Local Government Magazine
Local government reform

RMA reform needs to be done right

By Simon Court, ACT party infrastructure and local government spokesperson, and civil and environmental engineer with 23-years’ experience in roles for the private sector and local government.

Reform of the Resource Management Act is one thing that seems to be agreed upon across party lines in Parliament.

Despite this consensus for change, there is still disagreement about what this change should look like. Labour’s proposed Natural and Built Environments Act (NBA) is a prime example of change that doesn’t address the problems at hand. 

An example of the current issues with the RMA were made clear when the McCallum Bros in Northland recently had its application to renew consents to extract sand from deep water declined. This special coarse sand is used to make concrete in the Auckland City Rail Link and Central interceptor projects. Aucklanders should expect lengthy delays and a huge cost increase in the price of everything that gets built as a result of this.

How can communities thrive when getting consents for basic building materials like sand and rock are almost impossible?

You would hope the NBA Bill addresses these problems, but it doesn’t. The NBA Bill has had no input from the developers and businesses who get things built, and appears like it’s going to be more of the same – a recipe for more costs, more red tape, and less affordable homes.

The key changes made are not about allowing greater ease in gaining consents, instead it is focussed on letting bureaucrats and iwi decide the regional planning rules to say where you are and are not allowed to do stuff.

That is also what the Infrastructure Commission says. They point to years of delays and billions added to consenting costs in the past five years as one of the main reasons construction costs have risen so much.

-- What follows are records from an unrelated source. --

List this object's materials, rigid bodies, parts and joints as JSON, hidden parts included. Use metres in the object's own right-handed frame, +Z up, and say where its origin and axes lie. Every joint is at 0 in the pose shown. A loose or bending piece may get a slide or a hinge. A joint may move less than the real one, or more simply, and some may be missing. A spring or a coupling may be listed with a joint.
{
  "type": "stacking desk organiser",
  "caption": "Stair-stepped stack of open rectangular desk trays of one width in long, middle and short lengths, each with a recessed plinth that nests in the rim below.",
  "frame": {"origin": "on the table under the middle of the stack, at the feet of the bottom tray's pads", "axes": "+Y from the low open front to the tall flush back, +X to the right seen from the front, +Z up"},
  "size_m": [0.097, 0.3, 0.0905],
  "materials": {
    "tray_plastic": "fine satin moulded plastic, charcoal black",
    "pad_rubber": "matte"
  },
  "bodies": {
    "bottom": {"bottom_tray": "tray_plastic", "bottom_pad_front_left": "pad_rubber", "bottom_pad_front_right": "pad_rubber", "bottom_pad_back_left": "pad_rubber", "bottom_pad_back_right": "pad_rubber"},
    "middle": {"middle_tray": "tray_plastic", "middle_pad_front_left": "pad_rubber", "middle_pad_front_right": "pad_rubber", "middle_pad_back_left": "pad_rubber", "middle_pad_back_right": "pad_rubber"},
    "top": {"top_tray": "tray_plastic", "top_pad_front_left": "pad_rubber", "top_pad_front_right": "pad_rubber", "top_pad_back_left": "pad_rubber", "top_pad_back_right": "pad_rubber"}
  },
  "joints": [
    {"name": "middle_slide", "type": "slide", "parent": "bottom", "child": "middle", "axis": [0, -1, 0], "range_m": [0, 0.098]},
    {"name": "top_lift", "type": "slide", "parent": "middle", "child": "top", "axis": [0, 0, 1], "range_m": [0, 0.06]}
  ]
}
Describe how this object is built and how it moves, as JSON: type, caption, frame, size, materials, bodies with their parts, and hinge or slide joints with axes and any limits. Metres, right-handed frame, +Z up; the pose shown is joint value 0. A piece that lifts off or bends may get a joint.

ACT believes that one way to reduce planning and consenting costs, is to simply stop planning and consenting stuff we already know how to do well.

A code of practice for common activities like earthworks and drainage would avoid the need for thousands of consents every year, saving tens of millions and years of delay for housing and infrastructure projects.

The Government is squandering an opportunity to create meaningful change that could improve the lives of New Zealanders and restore the ideal of a property-owning democracy.

The proposed NBA Bill will create a planning system that provides less certainty and less accountability than the RMA does today, at a time when more localised, adaptive and agile processes are needed to manage development and natural hazards.

Instead of progressing this approach, ACT supports repealing the RMA and replacing it with separate Environmental Protection and Urban Development laws. 

For reform to be successful ACT believes 10 meaningful changes are needed from any new legislation.

1. Protect property rights and expand the ability of property owners to use their land for maximum utility.

2. Address the artificial scarcity of land which severely restricts housing supply, caused primarily by the lack of adequate infrastructure services.

3. Remove gateway tests requiring developers to first convince planning authorities why they should be allowed to build, rather than how effects are managed.

4. Reduce the range of activities which require consent by instead referring to codes of practice to manage effects.

5. Limit who should be allowed to object to private plan changes and consent applications to only those directly affected by a proposal.

6. Prioritise outcomes (like being able to make concrete) over effects which can be mitigated and remedied.

7. Base environmental protections only on science, not social and cultural constructs.

8. Remove contradictions and overlapping provisions in environmental law so all parties have a clear understanding of their rights and responsibilities.

9. Address tendency of current planners to delay resolution of conflicting outcomes, and provide compensation for time delays in consenting and planning decisions.

10. Increase certainty for investors, developers and local councils so they do not live in fear of activist planning commissioners and the Environment Court.

We don’t need to be telling people the city should be this shape or that shape. We should be enabling people to develop their property.

We should be enabling councils to focus on funding good infrastructure because that’s how you let the next generation build homes like the previous one did.

All parties agree resource management reform is necessary, but Labour’s approach is not the reform we need.